The Countess checked in at the Athene Palace the day Paris fell. She found the hotel swarming with "spies of every Intelligence Service in the world; the diplomats and military attaches of great and little powers; British and French oil men on their way out, and German and Italian oil men on their way in; Gestapo agents and Ovra agents and OGPU agents, or men who were at least said to be agents; amiable Gauleiters and hardheaded economic experts; distinguished Rumanian appeasers and mink-clad German and Austrian beauties who were paid to keep them happy. ... As the drama of bloodless German conquest later on drew to its bitter end, the old order dropped out of the play. Then wild-eyed greenshirt dignitaries, catapulted into power from a concentration camp, would make their debut in the lobby. Hopeful Axis businessmen would swarm here to buy themselves a Jewish department store or a mine for practically nothing. German generals, quiet and scholarly, would talk here of their old campaigns and think up new ones. At one time or another Franz von Papen, Hitler's ambassador to Ankara . . . would rest in the lobby. . . . Suave Dr. Clodius, Hitler's economic wizard, would recover his breath here after endless discussions with General Antonescu. . . . Even Frau Himmler, wife of the Gestapo chief, looking like Elsa Maxwell, came and ate big portions of whipped cream."

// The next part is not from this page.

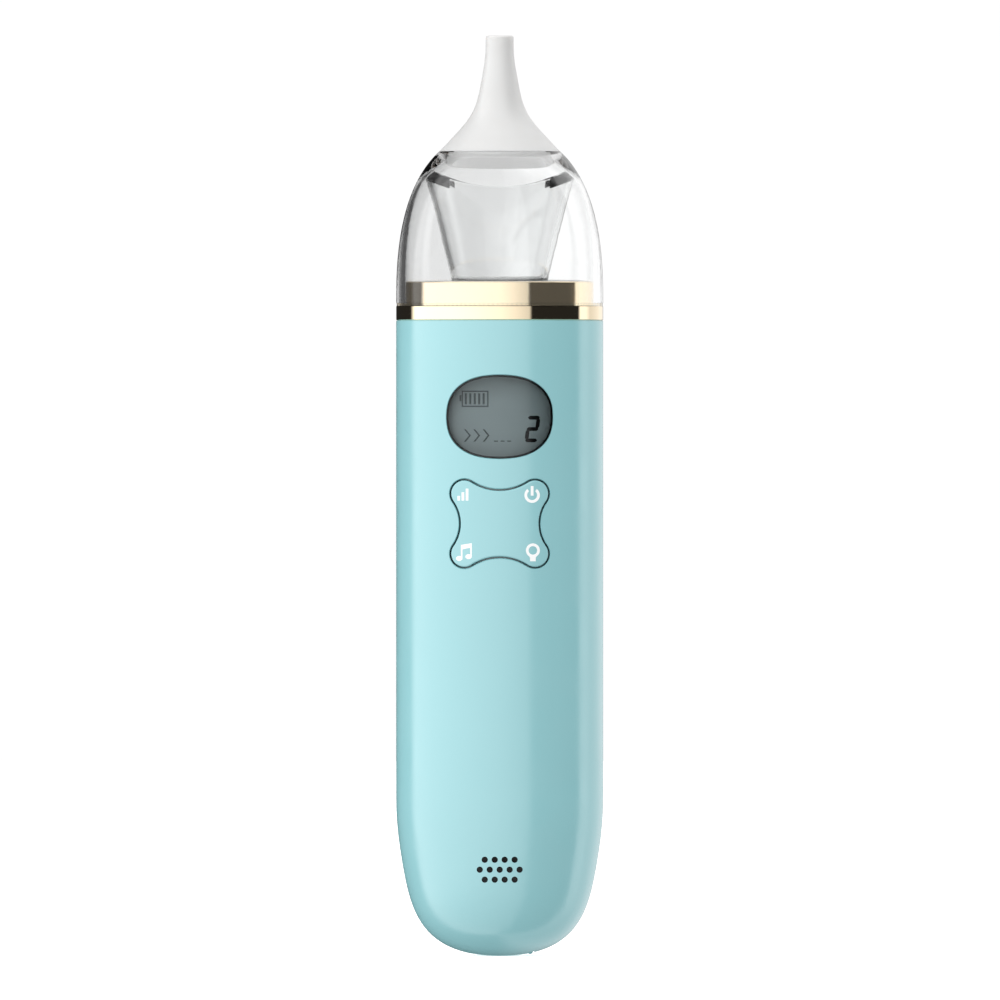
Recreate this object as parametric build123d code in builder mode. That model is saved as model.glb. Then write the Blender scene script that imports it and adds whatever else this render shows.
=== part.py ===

Spats & Monocles. But, for the Countess, the deathbed atmosphere of Rumania was best typified by the "Old Excellencies." There were two of these strange creatures in the lobby of the Athene Palace, "a kind of token force of a large army of some 700 living Rumanian former cabinet ministers, and of innumerable diplomats and generals." Wearing white linen spats and monocles, they sat at their table in the lobby from noon until midnight, studying "women's points." One Old Excellency had "the face of a sick greyhound." The other, "grey-haired and heavy-eyed," had a pointed beard like that of the late Rumanian premier, Ion Bratianu. They were wicked and pornographic old men, who always thought the worst about everybody, "with the distinction that they never thought the worst of the worst.